### The task
Print verbatim the opening line of the material and every subsequent line through the one containing "const speakerZ = doorBottom".

### Information provided
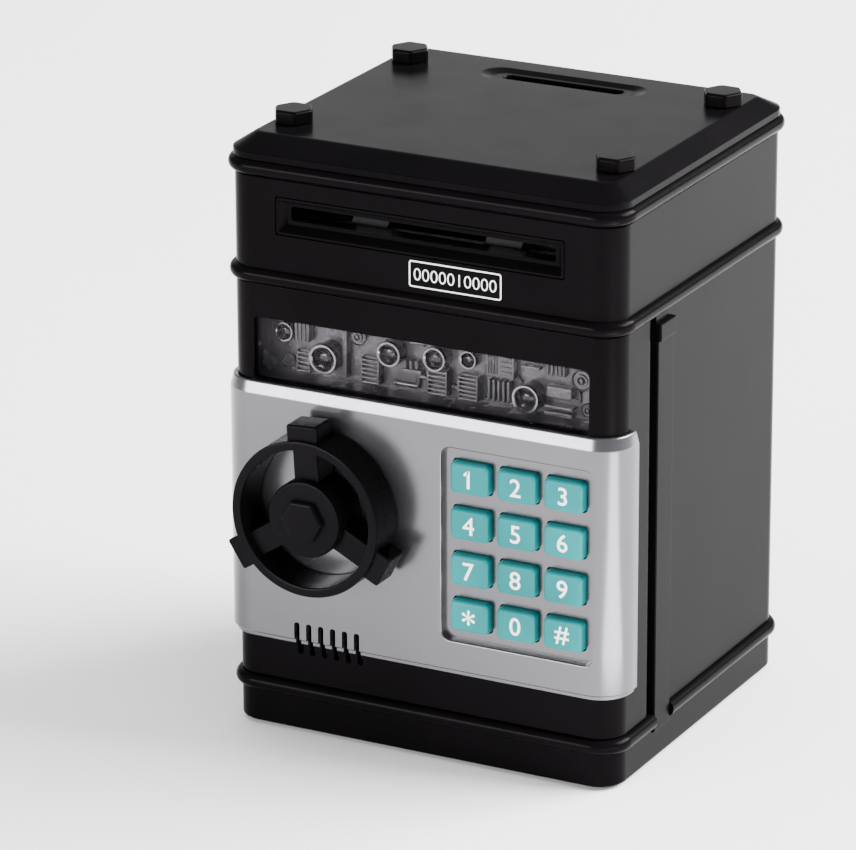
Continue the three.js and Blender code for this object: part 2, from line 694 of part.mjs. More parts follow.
// ---- keypad -------------------------------------------------------------------------------------
const keyNames = ['1', '2', '3', '4', '5', '6', '7', '8', '9', 'star', '0', 'hash'];
const flangeThickness = 1;
const flangeMargin = 0.8;
const flangeFront = trayBack + clearance;
const flangeBack = flangeFront + flangeThickness;
const membraneFront = flangeBack + keyTravel + clearance;
const membraneThickness = 1;
const boardFront = membraneFront + membraneThickness + clearance;
const boardThickness = 1.6;
const speakerRadius = 13;
const speakerZ = doorBottom + wall + speakerRadius + 3;

function keyPlaces() {
  return keyNames.map((name, i) => ({
    name,
    x: keypadX + (i % 3 - 1) * keyPitchX,
    z: keypadZ + (1.5 - Math.floor(i / 3)) * keyPitchZ,
  }));
}

function makeKeypad() {
  for (const { name, x, z } of keyPlaces()) {
    const halfW = keyWidth / 2;
    const halfH = keyHeight / 2;
    const face = trayFloor - keyProud;
    const cap = loft('y', [
      [halfW, halfH, 1.4, flangeFront + 0.5],
      [halfW, halfH, 1.4, face + 1.3],
      [halfW - 0.5, halfH - 0.5, 1.2, face + 0.4],
      [halfW - 1.2, halfH - 1.2, 0.9, face],
    ], x, z, 2);
    const flange = plate(
      roundedRect(halfW + flangeMargin, halfH + flangeMargin, 1, x, z), 'y', flangeFront, flangeBack, 1,
    );
    const dome = rod('y', 2, flangeBack - 0.2, flangeBack + 0.3, x, z, 8);
    add(`key_${name}`, 'teal', joined(cap, flange, dome));
  }
  const halfX = trayHalfX - 0.8;
  add('keypad_membrane', 'rubber', plate(
    roundedRect(halfX - 1, trayHalfZ, 2, keypadX - 0.8, keypadZ),
    'y', membraneFront, membraneFront + membraneThickness, 1,
  ));
  const board = plate(
    roundedRect(halfX, trayHalfZ + 8, 2, keypadX - 0.8, keypadZ),
    'y', boardFront, boardFront + boardThickness, 1,
  );
  const chip = box(
    keypadX - 6, keypadX + 6, boardFront + 1, boardFront + boardThickness + 2, keypadZ - 5, keypadZ + 5,
  );
  add('keypad_board', 'board', board.add(chip));
}

// ---- window and the moulded machinery behind it -------------------------------------------------
const lensFront = frameInner + clearance;
const lensThickness = 1.5;
const reliefBack = lensFront + lensThickness + 10;

function makeWindow() {
  const halfW = windowWidth / 2 + 2;
  const halfH = windowHeight / 2 + 1.4;
  add('window_lens', 'clear', plate(
    roundedRect(halfW, halfH, 1.5, 0, windowZ), 'y', lensFront, lensFront + lensThickness, 2,
  ));
  const tray = plate(roundedRect(halfW, halfH, 1.5, 0, windowZ), 'y', reliefBack - 6, reliefBack, 2);
  const well = plate(
    roundedRect(halfW - 1.5, halfH - 1.5, 1, 0, windowZ), 'y', reliefBack - 7, reliefBack - 1.5, 2,
  );
  const face = reliefBack - 1.6;
  const ring = (x, z, outer, inner, tall) => rod('y', outer, face - tall, face, x, z, 12)
    .subtract(rod('y', inner, face - tall - 1, face - 0.8, x, z, 8));
  const block = (x, z, w, h, tall) => box(x - w / 2, x + w / 2, face - tall, face, z - h / 2, z + h / 2);
  const middle = windowZ;
  const machinery = [
    ring(-44, middle + 2, 5.2, 2.6, 5), block(-33, middle - 2, 9, 11, 4), ring(-22, middle + 3, 4, 1.8, 5),
    block(-12, middle - 3, 7, 9, 5), ring(-2, middle + 3.5, 4.4, 2, 6), ring(8, middle + 4, 4.2, 1.8, 5),
    block(1, middle - 5, 8, 6, 4), block(12, middle - 5, 6, 6, 5), block(22, middle + 1, 9, 13, 4),
    ring(32, middle - 3, 6, 3, 6), block(44, middle + 4, 7, 7, 5), ring(48, middle - 5, 3.4, 1.4, 5),
  ];
  const pipes = [
    rod('x', 1.3, -halfW + 1, halfW - 1, face - 1.2, middle + 8, 8),
    rod('x', 1.1, -halfW + 1, halfW - 1, face - 1, middle - 8.2, 8),
  ];
  add('mechanism_relief', 'relief', joined(tray.subtract(well), ...machinery, ...pipes));
}

// ---- door back and lock -------------------------------------------------------------------------
const rackTip = knobZ + pitchRadius - rackModule;
const boltZ = knobZ + pitchRadius + 1.25 * rackModule;
const boltLeft = knobX - boltReach + 16;
const boltTravel = pitchRadius * Math.PI / 2;
const boltRight = knobX + boltTravel + 3 * rackModule * Math.PI;
const plungerX = knobX + 6;
const plungerHalf = 2;
const plungerTravel = 3;
const buttonX = keypadX - 18;
const buttonZ = doorBottom + 14;
const buttonRadius = 2.5;
const solenoidLow = boltZ + boltHeight + 7;

function makeDoorBack() {
  const halfX = right - wall - clearance;
  const cover = box(-halfX, hingeX - hingePinRadius - wall - 3 * clearance, doorBackFront, doorBackRear,
    doorBottom + wall + clearance, doorTop - wall - clearance);
  const shaftHole = rod(
    'y', shaftRadius + clearance + boreEase, doorBackFront - 1, doorBackRear + 1, knobX, knobZ,
  );
  const buttonHole = rod('y', buttonRadius + clearance, doorBackFront - 1, doorBackRear + 1, buttonX, buttonZ);
  const guides = [boltLeft + 6, boltRight - 5].map((x) => (
    box(x - 2, x + 2, doorBackRear - 1, boltRear + 2, rackTip - wall, boltZ + boltHeight + wall)
  ));
  const channel = box(boltLeft - 10, boltRight + 1, boltFront - clearance, boltRear + clearance,
    rackTip - clearance, boltZ + boltHeight + clearance);
  add('door_back', 'dark', joined(cover, ...guides).subtract(channel).subtract(shaftHole).subtract(buttonHole));
  const cap = rod('y', buttonRadius, doorBackFront - 1, doorBackRear + 1.6, buttonX, buttonZ);
  const collar = rod('y', buttonRadius + 1.2, doorBackFront - 1.5, doorBackFront - clearance, buttonX, buttonZ);
  add('reset_button', 'dark', cap.add(collar));
}

function rackTeeth() {
  const pitch = Math.PI * rackModule;
  const lean = Math.tan(THREE.MathUtils.degToRad(20));
  const root = boltZ + 0.2;
  const pitchLine = knobZ + pitchRadius;
  const halfAt = (z) => pitch / 4 - 0.15 + (z - pitchLine) * lean;
  return [-1.5, -0.5, 0.5, 1.5, 2.5, 3.5].map((step) => {
    const x = knobX + step * pitch;
    const tooth = new THREE.Shape([
      new THREE.Vector2(x - halfAt(rackTip), rackTip), new THREE.Vector2(x + halfAt(rackTip), rackTip),
      new THREE.Vector2(x + halfAt(root), root), new THREE.Vector2(x - halfAt(root), root),
    ]);
    return plate(tooth, 'y', boltFront, boltRear);
  });
}

function makeLock() {
  const bar = box(boltLeft, boltRight, boltFront, boltRear, boltZ, boltZ + boltHeight);
  const notches = [0, boltTravel].map((shift) => box(
    plungerX + shift - plungerHalf - clearance, plungerX + shift + plungerHalf + clearance,
    boltFront - 1, boltRear + 1, boltZ + boltHeight - plungerTravel + 0.5, boltZ + boltHeight + 1,
  ));
  let bolt = joined(bar, ...rackTeeth());
  for (const notch of notches) bolt = bolt.subtract(notch);
  add('lock_bolt', 'steel', bolt);
  const tooth = Math.PI / 2;
  const pinion = plate(gearShape(rackModule, pinionTeeth, tooth, knobX, knobZ), 'y', boltFront, boltRear);
  const pinionBore = rod('y', spigotRadius + clearance, boltFront - 1, boltRear + 1, knobX, knobZ, 12);
  add('lock_pinion', 'brass', pinion.subtract(pinionBore));
  const plunger = box(
    plungerX - plungerHalf, plungerX + plungerHalf, boltFront + 0.3, boltRear - 0.3,
    boltZ + boltHeight + clearance, solenoidLow + 8,
  );
  add('code_plunger', 'steel', plunger);
  const yoke = box(
    plungerX - 8, plungerX + 8, doorBackRear + clearance, boltRear + 3, solenoidLow, solenoidLow + 14,
  );
  const bore = box(
    plungerX - plungerHalf - clearance, plungerX + plungerHalf + clearance,
    boltFront, boltRear, solenoidLow - 1, solenoidLow + 12,
  );
  add('code_solenoid', 'brass', yoke.subtract(bore));
  const reach = boltRear + 1;
  const shaft = rod('y', shaftRadius, knobBack + 4, doorBackRear + 1, knobX, knobZ);
  const spigot = rod('y', spigotRadius, doorBackRear, reach, knobX, knobZ, 12);
  add('knob_shaft', 'steel', shaft.add(spigot));
}

function makeKnob() {
  const rim = rod('y', knobRadius, knobFront, knobBack, knobX, knobZ, 40)
    .subtract(rod('y', knobRadius - knobRim, knobFront - 1, knobBack + 1, knobX, knobZ, 40));
  const hub = rod('y', hubRadius, knobFront, knobBack, knobX, knobZ, 24);
  const angles = [93, 213, 333].map(THREE.MathUtils.degToRad);
  const arm = (from, to, width, y0, y1) => angles.map((angle) => {
    const piece = box(from, to, y0, y1, -width / 2, width / 2);
    return piece.rotate([0, -THREE.MathUtils.radToDeg(angle), 0]).translate([knobX, 0, knobZ]);
  });
  const spokes = arm(hubRadius - 2, knobRadius - 1, spokeWidth, knobFront + spokeSetback, knobBack);
  const lugs = arm(
    knobRadius - 1.5, knobRadius + lugProud, lugWidth, knobFront + lugSetback, knobBack - 2,
  );
  const bore = rod('y', shaftRadius + clearance, knobBack - 4 - clearance, knobBack + 1, knobX, knobZ);
  const capSeat = rod('y', wheelBoltStem + clearance, knobFront - 1, knobFront + 4, knobX, knobZ, 12);
  add('knob_wheel', 'black', joined(rim, hub, ...spokes, ...lugs).subtract(bore).subtract(capSeat));
  const head = rod('y', wheelBoltRadius, knobFront - boltCapProud, knobFront - clearance, knobX, knobZ, 6);
  const stem = rod('y', wheelBoltStem, knobFront - 1, knobFront + 3, knobX, knobZ, 12);
  add('knob_bolt_cap', 'black', head.add(stem));
}

function makeSpeaker() {
  const rim = rod('y', speakerRadius, frameInner + clearance, frameInner + 4, ventX, speakerZ, 20);
  const magnet = rod('y', 6, frameInner + 3, frameInner + 8, ventX, speakerZ, 16);
  add('speaker', 'dark', rim.add(magnet));
}

function makeHingePins() {
  const lower = [footLift + wall + 2 + clearance, doorBottom + 7];
  const upper = [doorTop - 7, floorTop + 1.5];
  for (const [name, [from, to]] of [['lower', lower], ['upper', upper]]) {
    add(`hinge_pin_${name}`, 'steel', rod('z', hingePinRadius, from, to, hingeX, hingeY, 12));
  }
}

makeBase();
makeBatteries();
makeRearCase();
makeUpperHousing();
makeBezel();
makeLid();
makeFeed();
makeMainBoard();
makeDoorFrame();
makeDoorPanel();
makeKeypad();
makeWindow();
makeDoorBack();
makeLock();
makeKnob();
makeSpeaker();
makeHingePins();

export default bank;
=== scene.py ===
import math

import bmesh
import bpy
from mathutils import Matrix, Vector


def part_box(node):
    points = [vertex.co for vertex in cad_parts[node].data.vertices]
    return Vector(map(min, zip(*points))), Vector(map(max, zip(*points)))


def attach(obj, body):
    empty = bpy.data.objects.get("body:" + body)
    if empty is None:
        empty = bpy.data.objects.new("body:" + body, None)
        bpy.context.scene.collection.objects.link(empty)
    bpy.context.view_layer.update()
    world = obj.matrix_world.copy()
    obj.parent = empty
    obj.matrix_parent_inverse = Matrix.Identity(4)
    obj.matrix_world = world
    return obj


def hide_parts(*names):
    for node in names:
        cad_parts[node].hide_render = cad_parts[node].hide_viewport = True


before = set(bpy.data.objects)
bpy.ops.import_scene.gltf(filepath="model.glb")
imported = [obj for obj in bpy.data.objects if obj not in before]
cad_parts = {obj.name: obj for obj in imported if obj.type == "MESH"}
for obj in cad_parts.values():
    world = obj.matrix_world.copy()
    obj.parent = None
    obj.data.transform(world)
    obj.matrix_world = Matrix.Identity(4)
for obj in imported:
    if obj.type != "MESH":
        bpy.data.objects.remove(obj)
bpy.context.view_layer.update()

# Shapes are drawn in millimetres with Y measured from the middle of the case, as the part's source
# has them, and turned into metres in the row frame when a piece is finished.
MM = 0.001
tray_low, tray_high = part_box("base_tray")
CASE_Y = (tray_low.y + tray_high.y) / 2


def span(node):
    """Lowest and highest corner of a CAD node, in millimetres from the middle of the case."""
    shift = Vector((0, CASE_Y, 0))
    low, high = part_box(node)
    return (low - shift) / MM, (high - shift) / MM


# ---- sizes --------------------------------------------------------------------------------------
# Chosen values, which the CAD boxes don't give.
GAP = 0.3
WALL = 2.4
THROUGH = 1.0  # how far a cutter runs past the face that it opens
CORNER = 8.5
CORNER_STEPS = 12
BEAD_HALF = 2.3
PIN_RADIUS = 1.5
PIN_HOLE = PIN_RADIUS + GAP
SHAFT_HOLE = 3.4
POST_STEM = 2.2
SILL = 11.3  # length of the cut in the base's bead beside the pilaster

# Places and sizes read from the CAD nodes' boxes.
door_low, door_high = span("door_frame")
base_low, base_high = span("base_tray")
house_low, house_high = span("upper_housing")
lid_low, lid_high = span("lid")
panel_low, panel_high = span("door_panel")
bezel_low, bezel_high = span("bill_slot_bezel")
lens_low, lens_high = span("window_lens")
wheel_low, wheel_high = span("knob_wheel")
shaft_low, shaft_high = span("knob_shaft")
pin_low, pin_high = span("hinge_pin_upper")

HALF_X = door_high.x
FRONT = door_low.y
HALF_Y = -FRONT
BEAD_OUT = base_high.x - HALF_X
BASE_BEAD = door_low.z - GAP - BEAD_HALF
MID_BEAD = house_low.z + BEAD_HALF
LID_BEAD = lid_low.z + BEAD_HALF
LID_TOP = lid_high.z
KNOB_X = (shaft_low.x + shaft_high.x) / 2
KNOB_Z = (shaft_low.z + shaft_high.z) / 2
HINGE_X = (pin_low.x + pin_high.x) / 2
HINGE_Y = (pin_low.y + pin_high.y) / 2
PANEL_FRONT = panel_low.y
SKIN = FRONT - PANEL_FRONT
FRAME_INNER = FRONT + WALL


def middle(node):
    """The middle of a CAD node's box."""
    low, high = span(node)
    return (low + high) / 2


# The keypad, in its sunk tray.
KEY_NAMES = ("1", "2", "3", "4", "5", "6", "7", "8", "9", "star", "0", "hash")
KEY_GLYPHS = dict(zip(KEY_NAMES, "123456789*0#"))
KEYPAD = (middle("key_1") + middle("key_hash")) / 2
KEY_HALF = (6.4, 4.9)
KEY_CORNER = 1.5
TRAY_HALF = (25.0, 30.4)
TRAY_CORNER = 3.0
TRAY_FLOOR = PANEL_FRONT + 2.3
TRAY_BACK = TRAY_FLOOR + 2

# The window, the bill slot and the speaker slots.
WINDOW_HALF = (55.4, 9.65)
WINDOW_Z = (lens_low.z + lens_high.z) / 2
BEZEL_FLANGE = 3.0
BEZEL_HALF = (bezel_high.x - BEZEL_FLANGE, 5.7)
BEZEL_Z = (bezel_low.z + bezel_high.z) / 2
VENT_COUNT = 6
VENT_PITCH = 4.08
VENT_HALF = (0.92, 5.5)
VENT_X = -30.4
VENT_Z = 31.3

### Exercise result
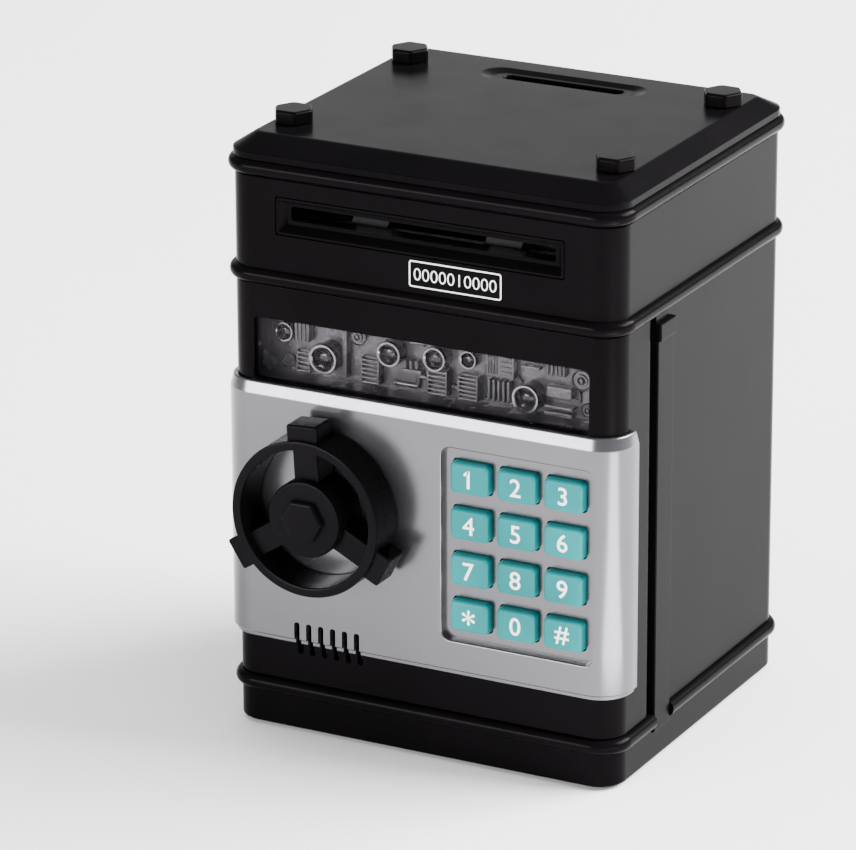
Continue the three.js and Blender code for this object: part 2, from line 694 of part.mjs. More parts follow.
// ---- keypad -------------------------------------------------------------------------------------
const keyNames = ['1', '2', '3', '4', '5', '6', '7', '8', '9', 'star', '0', 'hash'];
const flangeThickness = 1;
const flangeMargin = 0.8;
const flangeFront = trayBack + clearance;
const flangeBack = flangeFront + flangeThickness;
const membraneFront = flangeBack + keyTravel + clearance;
const membraneThickness = 1;
const boardFront = membraneFront + membraneThickness + clearance;
const boardThickness = 1.6;
const speakerRadius = 13;
const speakerZ = doorBottom + wall + speakerRadius + 3;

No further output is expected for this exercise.